Sea levels will rise much faster than previously thought leading to the flooding of many cities unless major steps are taken to curb carbon dioxide emissions this century, scientists warn today.

Temperatures are rising on track to melt the Greenland and Antarctic ice sheets sooner than thought, triggering the 20ft sea rise by 2600 and inundating heavily-populated coastal areas, including much of the Netherlands. …

Professor Bill McGuire [UCL Benfield Hazard Research Centre] said: "Last year a six metre [20 foot] rise was thought to be at least 1,000 years away. This year it is 500 as the Greenland ice sheet continues to fall apart at an accelerating rate."
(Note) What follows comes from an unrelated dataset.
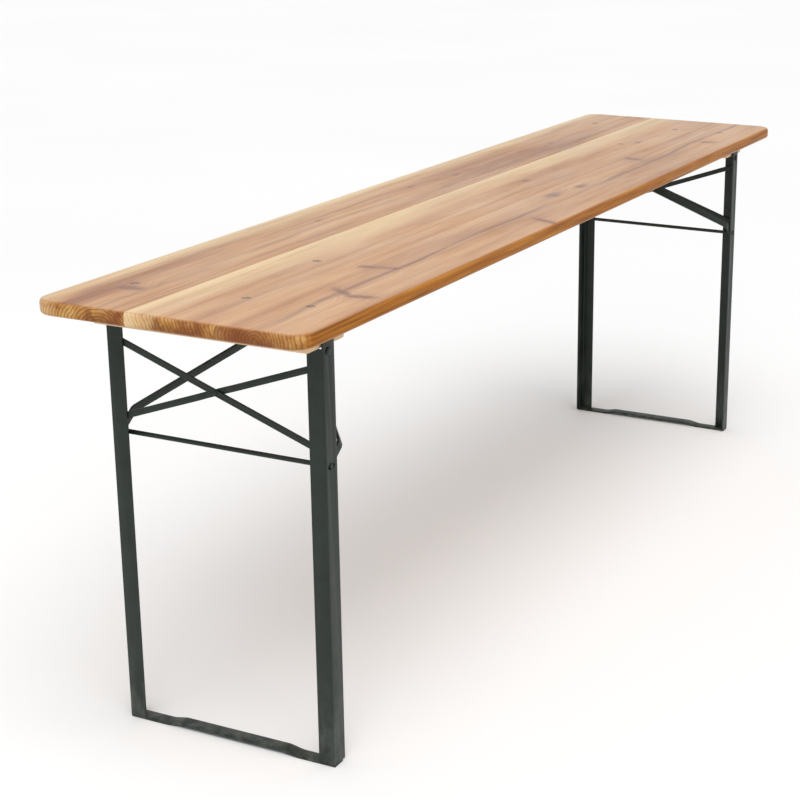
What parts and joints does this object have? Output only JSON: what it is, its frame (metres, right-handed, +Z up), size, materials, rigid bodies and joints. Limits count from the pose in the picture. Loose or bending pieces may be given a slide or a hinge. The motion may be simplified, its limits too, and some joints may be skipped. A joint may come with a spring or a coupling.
{
  "type": "folding table",
  "caption": "Long folding bench table with a varnished plank top on two folding angle-iron leg frames, each held by a two-armed brace.",
  "frame": {"origin": "on the floor, under the middle of the table", "axes": "+X along the table towards its right end, +Y across it towards the back, +Z up"},
  "size_m": [2.2, 0.5, 0.77],
  "materials": {
    "back_board": "clear varnish, semi-gloss, reddish heartwood",
    "middle_board": "clear varnish, semi-gloss, cream sapwood",
    "front_board": "clear varnish, semi-gloss, pinkish-tan heartwood",
    "batten_wood": "bare planed softwood",
    "green_paint": "dark moss-green powder coat, satin",
    "zinc_steel": "zinc-plated steel",
    "spring_steel": "blued spring steel"
  },
  "bodies": {
    "table_top": {"back_board": "back_board", "middle_board": "middle_board", "front_board": "front_board", "left_batten": "batten_wood", "right_batten": "batten_wood", "batten_rivets": "zinc_steel", "catch_rivets": "zinc_steel", "catch_screws": "zinc_steel", "bracket_screws": "zinc_steel", "leg_hinge_rivets": "green_paint", "left_front_hinge_bracket": "green_paint", "left_back_hinge_bracket": "green_paint", "right_front_hinge_bracket": "green_paint", "right_back_hinge_bracket": "green_paint", "left_catch": "spring_steel", "right_catch": "spring_steel"},
    "left_leg_frame": {"left_front_leg": "green_paint", "left_back_leg": "green_paint", "left_foot_bar": "green_paint", "left_cross_rod": "green_paint", "left_rear_cross_bar": "green_paint", "left_face_cross_bar": "green_paint", "left_cross_rivet": "green_paint"},
    "left_brace": {"left_front_brace_arm": "green_paint", "left_back_brace_arm": "green_paint", "left_tongue_rivets": "green_paint"},
    "right_leg_frame": {"right_front_leg": "green_paint", "right_back_leg": "green_paint", "right_foot_bar": "green_paint", "right_cross_rod": "green_paint", "right_rear_cross_bar": "green_paint", "right_face_cross_bar": "green_paint", "right_cross_rivet": "green_paint"},
    "right_brace": {"right_front_brace_arm": "green_paint", "right_back_brace_arm": "green_paint", "right_tongue_rivets": "green_paint"}
  },
  "joints": [
    {"name": "left_leg_fold", "type": "hinge", "parent": "table_top", "child": "left_leg_frame", "pos_m": [-0.961, 0, 0.708], "axis": [0, -1, 0], "range_deg": [0, 90]},
    {"name": "left_brace_fold", "type": "hinge", "parent": "left_leg_frame", "child": "left_brace", "pos_m": [-0.96, 0, 0.52], "axis": [0, 1, 0], "range_deg": [0, 127]},
    {"name": "right_leg_fold", "type": "hinge", "parent": "table_top", "child": "right_leg_frame", "pos_m": [0.961, 0, 0.708], "axis": [0, 1, 0], "range_deg": [0, 90]},
    {"name": "right_brace_fold", "type": "hinge", "parent": "right_leg_frame", "child": "right_brace", "pos_m": [0.96, 0, 0.52], "axis": [0, -1, 0], "range_deg": [0, 127]}
  ],
  "couplings": [
    {"joint": "left_brace_fold", "follows": "left_leg_fold", "ratio": 1.4048},
    {"joint": "right_brace_fold", "follows": "right_leg_fold", "ratio": 1.4048}
  ]
}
The Benfield team has predicted that a 20-foot rise would leave many towns and cities, including Edinburgh, Newcastle, Bristol, Plymouth, Norwich, Peterborough and Bournemouth, waterlogged, with well over two million people displaced. In the London area, much of Southwark, Lewisham, Greenwich, Tower Hamlets, Bexley and Barking and Dagenham would be under water, along with large areas of south Essex and north Kent earmarked for the Thames Gateway Development.

Professor McGuire said a "doomsday" scenario would see a 275-foot rise but this was extremely unlikely and would only happen if we do nothing about carbon emissions, leading to a runaway greenhouse effect.